The government today approved 23 foreign direct investment (FDI) proposals worth Rs 564 crore on recommendations of the Foreign Investment Promotion Board (FIPB).
The largest was Damas LLC’s Rs 180-crore investment to set up a joint venture company with Gitanjali Lifestyle for retail trading of jewellery and related accessories. Damas will hold 51 per cent equity in the venture.
The FIPB also gave its nod to a proposal from French food major Groupe Danone for investing and setting a solo company in the areas of food, beverages, biscuits, cereals, dairy, baby food and medical nutrition sector.

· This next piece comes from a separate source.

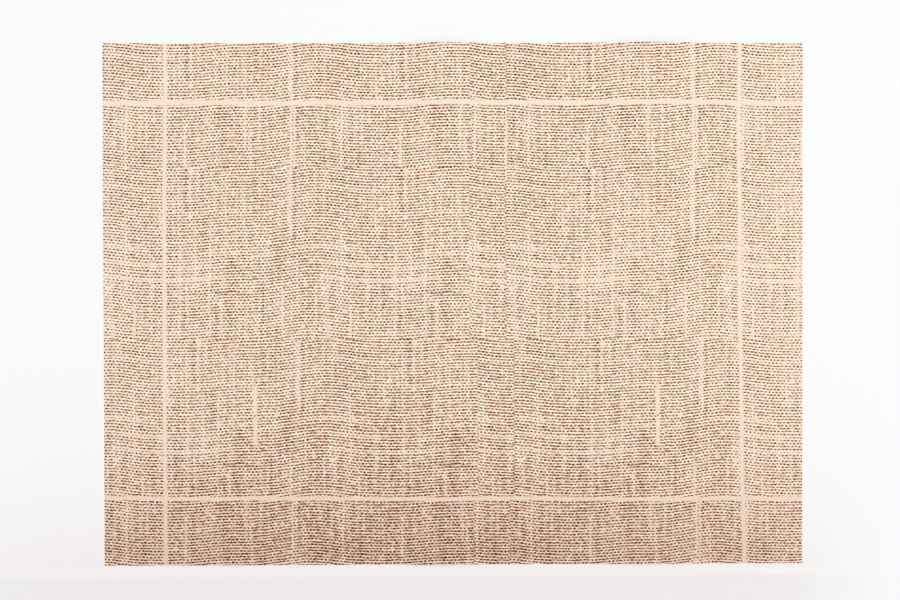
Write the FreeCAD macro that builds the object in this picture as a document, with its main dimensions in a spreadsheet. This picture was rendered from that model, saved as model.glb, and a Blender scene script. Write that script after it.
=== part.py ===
"""A single-use paper placemat: one rectangular sheet of thin paper, as it lies on a table.

The sheet is not pressed dead flat. Two low swells run from its back edge to its front
edge, highest at the back, and between them the paper lies on the table. Paper bends one
way at a time, so every swell is a ruled surface: straight lines join the section at the
back edge to the section at the front edge, and the paper is equally thick everywhere.

Frame: +X along the long side, +Y towards the back edge, +Z up. The origin is on the table,
under the middle of the sheet. All lengths are in millimetres.
"""
import FreeCAD, Part
import math
import os

import Sketcher

PARTS_FOLDER = "parts"

# alias of the cell, its value, and what it sets
SIZES = [
    ("sheet_length", 400.0, "long side of the cut sheet"),
    ("sheet_depth", 298.5, "short side of the cut sheet"),
    ("paper_thickness", 0.12, "one layer of uncoated paper"),
    ("middle_swell_place", -6.0, "crest line, measured from the middle of the sheet"),
    ("middle_swell_reach", 32.0, "from the crest line to where the paper meets the table"),
    ("middle_swell_back", 3.0, "rise of the crest at the back edge"),
    ("middle_swell_front", 1.1, "rise of the crest at the front edge"),
    ("right_swell_place", 112.0, "crest line, measured from the middle of the sheet"),
    ("right_swell_reach", 46.0, "from the crest line to where the paper meets the table"),
    ("right_swell_back", 3.2, "rise of the crest at the back edge"),
    ("right_swell_front", 0.9, "rise of the crest at the front edge"),
]
SWELLS = ("middle_swell", "right_swell")
# a face is a chain: a level stretch and three arcs for every swell, and a last level stretch
PIECES_PER_SWELL = 4

# ends of a sketch's lines and arcs, as the sketcher numbers them
START, END, CENTRE = 1, 2, 3
SKETCH_ROOT = (-1, 1)
SKETCH_X_AXIS = -1


def make_spreadsheet(doc):
    """Put every driving dimension in one sheet, each under an alias of its own."""
    cells = doc.addObject("Spreadsheet::Sheet", "Sizes")
    for row, (alias, value, meaning) in enumerate(SIZES, start=1):
        cells.set(f"A{row}", alias)
        cells.set(f"B{row}", str(value))
        cells.set(f"C{row}", meaning)
        cells.setAlias(f"B{row}", alias)
    doc.recompute()
    return cells


def origin_plane(body, role):
    """The body's own origin plane with this role."""
    return next(plane for plane in body.Origin.OriginFeatures if plane.Role == role)


def swell_arcs(place, reach, rise, lift):
    """The three arcs of one swell, left to right: left foot, crest and right foot.

    The feet curve upwards and the crest curves downwards, all with one radius along the
    underside. lift carries the same arcs from the underside up to the top face.
    """
    turn = 2 * math.atan2(rise, reach)
    radius = reach / (2 * math.sin(turn))
    down, up = -math.pi / 2, math.pi / 2
    places = [
        (place - reach, radius, radius - lift, down, down + turn),
        (place, rise - radius, radius + lift, up - turn, up + turn),
        (place + reach, radius, radius - lift, down - turn, down),
    ]
    normal = FreeCAD.Vector(0, 0, 1)
    return [
        Part.ArcOfCircle(Part.Circle(FreeCAD.Vector(x, z, 0), normal, arc_radius), first, last)
        for x, z, arc_radius, first, last in places
    ]


class Section:
    """A closed section of the sheet in the X-Z plane, tied to the cells of the spreadsheet."""

    def __init__(self, body, cells, edge, side):
        """edge is "back" or "front", and side is the sign of Y at that edge."""
        self.cells, self.edge = cells, edge
        self.sketch = body.newObject("Sketcher::SketchObject", f"Section_{edge}")
        self.sketch.AttachmentSupport = [(origin_plane(body, "XZ_Plane"), "")]
        self.sketch.MapMode = "FlatFace"
        # the plane's own normal points along -Y
        sign = "-" if side > 0 else ""
        self.sketch.setExpression("AttachmentOffset.Base.z", f"{sign}Sizes.sheet_depth / 2")
        lower = self.draw_face(lift=0.0)
        upper = self.draw_face(lift=cells.paper_thickness)
        self.close_ends(lower, upper)
        self.size_lower(lower)
        self.size_upper(lower, upper)

    def tie(self, kind, *where, expression=None, name=None):
        """Add one constraint, and bind its value to the spreadsheet where it has one."""
        index = self.sketch.addConstraint(Sketcher.Constraint(kind, *where))
        if expression:
            self.sketch.renameConstraint(index, name)
            self.sketch.setExpression(f"Constraints.{name}", expression)

    def value(self, swell, what):
        return getattr(self.cells, f"{swell}_{what}")

    def draw_face(self, lift):
        """Draw the underside or the top face from left to right, as a chain of tangent pieces.

        Returns the pieces as (geometry number, left end, right end).
        """
        half_length = self.cells.sheet_length / 2
        chain, left = [], -half_length
        for swell in SWELLS:
            place, reach = self.value(swell, "place"), self.value(swell, "reach")
            chain.append(self.draw_flat(left, place - reach, lift))
            arcs = swell_arcs(place, reach, self.value(swell, self.edge), lift)
            left_foot, crest, right_foot = (self.sketch.addGeometry(arc, False) for arc in arcs)
            # an arc runs anticlockwise, so a crest starts at its right end
            chain.append((left_foot, START, END))
            chain.append((crest, END, START))
            chain.append((right_foot, START, END))
            left = place + reach
        chain.append(self.draw_flat(left, half_length, lift))
        for (one, _, one_right), (two, two_left, _) in zip(chain, chain[1:]):
            self.tie("Tangent", one, one_right, two, two_left)
        return chain

    def draw_flat(self, left, right, height):
        """Draw one level stretch of the sheet."""
        ends = FreeCAD.Vector(left, height, 0), FreeCAD.Vector(right, height, 0)
        flat = self.sketch.addGeometry(Part.LineSegment(*ends), False)
        self.tie("Horizontal", flat)
        return flat, START, END

    def close_ends(self, lower, upper):
        """Join the underside and the top face by the two cut ends of the sheet."""
        half_length, thickness = self.cells.sheet_length / 2, self.cells.paper_thickness
        for x, low, high, end in (
            (-half_length, lower[0][0], upper[0][0], START),
            (half_length, lower[-1][0], upper[-1][0], END),
        ):
            ends = FreeCAD.Vector(x, 0, 0), FreeCAD.Vector(x, thickness, 0)
            cut = self.sketch.addGeometry(Part.LineSegment(*ends), False)
            self.tie("Coincident", cut, START, low, end)
            self.tie("Coincident", cut, END, high, end)
            self.tie("Vertical", cut)

    def size_lower(self, lower):
        """Give the underside its length, and each swell its place, reach and rise."""
        first, last = lower[0][0], lower[-1][0]
        half = "Sizes.sheet_length / 2"
        length = self.cells.sheet_length / 2
        self.tie("DistanceX", first, START, *SKETCH_ROOT, length, expression=half, name="left")
        self.tie("DistanceX", *SKETCH_ROOT, last, END, length, expression=half, name="right")
        for flat, _, _ in lower[::PIECES_PER_SWELL]:
            self.tie("PointOnObject", flat, START, SKETCH_X_AXIS)
        for number, swell in enumerate(SWELLS):
            flat_before = PIECES_PER_SWELL * number
            arcs = lower[flat_before + 1:flat_before + PIECES_PER_SWELL]
            left_foot, crest, right_foot = (arc for arc, _, _ in arcs)
            self.tie("Equal", left_foot, crest)
            self.tie("Equal", crest, right_foot)
            self.size_swell(swell, left_foot, crest)

    def size_swell(self, swell, left_foot, crest):
        """Tie one swell to its cells, the rise by a mark from the crest's centre to its top."""
        place, reach = self.value(swell, "place"), self.value(swell, "reach")
        rise = self.value(swell, self.edge)
        centre = self.sketch.getPoint(crest, CENTRE)
        top = FreeCAD.Vector(place, rise, 0)
        mark = self.sketch.addGeometry(Part.LineSegment(centre, top), True)
        self.tie("Coincident", mark, START, crest, CENTRE)
        self.tie("Vertical", mark)
        self.tie("PointOnObject", mark, END, crest)
        self.tie("DistanceY", *SKETCH_ROOT, mark, END, rise,
                 expression=f"Sizes.{swell}_{self.edge}", name=f"{swell}_rise")
        self.tie("DistanceX", *SKETCH_ROOT, crest, CENTRE, place,
                 expression=f"Sizes.{swell}_place", name=f"{swell}_place")
        self.tie("DistanceX", left_foot, CENTRE, crest, CENTRE, reach,
                 expression=f"Sizes.{swell}_reach", name=f"{swell}_reach")

    def size_upper(self, lower, upper):
        """Keep the top face one paper thickness from the underside."""
        first_low, first_high = lower[0][0], upper[0][0]
        self.tie("DistanceY", first_low, START, first_high, START, self.cells.paper_thickness,
                 expression="Sizes.paper_thickness", name="thickness")
        for (low, _, _), (high, _, _) in zip(lower, upper):
            if isinstance(self.sketch.Geometry[low], Part.ArcOfCircle):
                self.tie("Coincident", low, CENTRE, high, CENTRE)


def make_sheet(doc, cells):
    """The sheet: straight lines carry the section at the front edge to that at the back."""
    body = doc.addObject("PartDesign::Body", "PlacematSheet")
    body.Label = "placemat_sheet"
    front = Section(body, cells, "front", side=-1)
    back = Section(body, cells, "back", side=1)
    loft = body.newObject("PartDesign::AdditiveLoft", "SheetLoft")
    loft.Profile = front.sketch
    loft.Sections = [back.sketch]
    loft.Ruled = True
    body.Tip = loft
    return body


def check(doc, bodies):
    """Stop if anything in the document failed, or a sub-part is not one sound solid."""
    for item in doc.Objects:
        if "Invalid" in item.State or "Error" in item.State:
            raise RuntimeError(f"{item.Name} failed: {item.State}")
    for body in bodies:
        shape = body.Shape
        if shape.isNull() or not shape.isValid() or len(shape.Solids) != 1:
            raise RuntimeError(f"{body.Label} is not one sound solid")


def main():
    doc = FreeCAD.newDocument("PaperPlacemat")
    cells = make_spreadsheet(doc)
    bodies = [make_sheet(doc, cells)]
    doc.recompute()
    check(doc, bodies)
    os.makedirs(PARTS_FOLDER, exist_ok=True)
    for body in bodies:
        body.Shape.exportStep(os.path.join(PARTS_FOLDER, f"{body.Label}.step"))


main()
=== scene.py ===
"""The looks of a single-use paper placemat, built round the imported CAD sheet.

The sheet lies on a pale table and is seen from straight above. Its top face is printed from
edge to edge with an open sackcloth weave, crossed by four narrow unprinted bands. The print
is pieced together from copies of one unit of weave, so everything that belongs to the weave is
worked out from the place within that unit.

Frame: that of the CAD model, in metres. Sizes below are in millimetres unless they say so.
"""
import math

import bpy
from mathutils import Euler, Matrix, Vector, noise


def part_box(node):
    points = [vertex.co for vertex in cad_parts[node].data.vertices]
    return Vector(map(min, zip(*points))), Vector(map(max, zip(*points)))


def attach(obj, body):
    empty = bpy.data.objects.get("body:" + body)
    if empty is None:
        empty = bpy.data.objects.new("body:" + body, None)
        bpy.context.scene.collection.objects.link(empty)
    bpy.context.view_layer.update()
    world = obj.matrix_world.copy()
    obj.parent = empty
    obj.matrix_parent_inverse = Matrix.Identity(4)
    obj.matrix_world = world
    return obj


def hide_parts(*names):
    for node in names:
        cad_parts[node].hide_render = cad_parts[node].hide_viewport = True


MM = 0.001
NODE = "placemat_sheet"

# ---------------------------------------------------------------- the sheet

PAPER_THICKNESS = 0.12
# the CAD model's swells: crest line, reach to each side, rise at the back edge and at the front
SWELLS = (
    (-6.0, 32.0, 3.0, 1.1),
    (112.0, 46.0, 3.2, 0.9),
)
# paper is never quite flat between its swells either
COCKLE_HEIGHT = 0.22
COCKLE_LENGTH = 42.0
GRID_STEP = 2.0

# shares of the square of the map laid out for baking: the top face gets most of it
TOP_STARTS = 0.10
UNDERSIDE_ENDS = 0.085
RIM_STRIP = (0.0875, 0.0975)

# ---------------------------------------------------------------- the print

# The print is pieced together from copies of one unit of weave, so marks, rows and streaks
# are worked out from the place in that unit, across and down it, and come back in every copy.
# Pieces along X: where each begins, and what is added to X to give the place across the unit.
PIECES_ALONG_X = (
    (-210.0, 238.8),
    (-114.8, 115.5),
    (9.2, 39.1),
    (29.7, 8.1),
    (115.6, -115.2),
)
# Pieces from back to front: where each begins on -Y, what is added to -Y to give the place
# down the unit, and how far the unit is moved along +X.
PIECES_TO_FRONT = (
    (-160.0, 152.8, 0.5),
    (-115.2, 215.2, 1.3),
    (-78.3, 78.3, 0.0),
    (20.0, -20.0, 4.7),
    (111.5, -8.2, 2.2),
)
# the print is turned a little on the sheet, and widens a little towards the front
PRINT_SLOPE = 0.0037
PRINT_WIDENING = 0.000035

ROW_PITCH = 1.70
MARK_PITCH = 2.17

# the rows are not straight: place across the unit, and how far a row lies towards the front
ROW_WAVE = (
    (-6.0, -1.4), (1.0, -1.5), (7.0, -1.65), (12.0, -2.25), (19.0, -3.2), (28.0, -4.55),
    (35.0, -5.0), (43.0, -4.6), (54.0, -3.3), (64.0, -2.6), (76.0, -2.4), (88.0, -2.75),
    (102.0, -3.85), (114.0, -4.5), (130.0, -4.7),
)
# the wave's crests move across the unit from its top to its bottom
WAVE_LEAN = 0.05
WAVE_LEANS_FROM = 58.0
# rows crowd and open in turn down the unit, and lie a little closer below this place
CROWDING, CROWDING_LENGTH, CROWDING_STARTS = 0.17, 65.0, 48.0
CLOSE_ROWS_START, CLOSENESS = 100.0, 0.024
# how far a row strays from its course here and there, and how far the rows and the threads drift
ROW_WANDER = 0.18
ROW_SLACK = 0.15
THREAD_DRIFT = 0.20
# neighbouring rows or threads are this far apart in the noise, and a little askew, so that
# each has a run of noise of its own
NOISE_APART, NOISE_ASKEW = 3.7, 0.37

# marks at a fullness of 1: the least half length and half height, and how much more some have
MARK_HALF_LENGTH, MARK_LONGER = 0.49, 0.30
MARK_HALF_HEIGHT, MARK_TALLER = 0.38, 0.25
# the range that marks are scattered over along the row, and marks and links across it, and how
# far the marks of one thread lean to a side together
MARK_SCATTER, ROW_SCATTER, THREAD_LEAN = 0.14, 0.26, 0.26
# how ragged a mark's outline is, and the length and height of that raggedness
EDGE_ROUGHNESS, EDGE_LENGTH, EDGE_HEIGHT = 0.6, 0.40, 0.30
# a mark's ink, how much more some have, and how much whole threads add or take
MARK_INK, MARK_DARKER, THREAD_PULL = 0.80, 0.26, 0.25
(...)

The Groupe Danone application attracted Press Note 1 of 2005, which requires prior government approval for proposals where the foreign investor has an existing joint venture or technology transfer or trademark agreement in the same field in India.
The FIPB also gave its nod to a proposal from The Financial Times (India) to induct foreign equity amounting to Rs 1 lakh by way of transfer of existing equity shares from the resident shareholders to fresh equity shares.
The Financial Times (India) is a wholly owned subsidiary of FT Singapore and Pearson Amsterdam. The FIPB’s nod will mean FT Singapore and Pearson Amsterdam will now own 100 per cent of the issued and paid-up share capital of FT India. FT India was incorporated in 2005 with two Indians as its 100 per cent shareholders. FT’s rival, Wall Street Journal, has already launched a facsimile edition in the country.
Thirteen proposals were deferred, including Unitech Wireless (Tamil Nadu) Pvt Ltd’s application to increase its foreign shareholding to 74 per cent.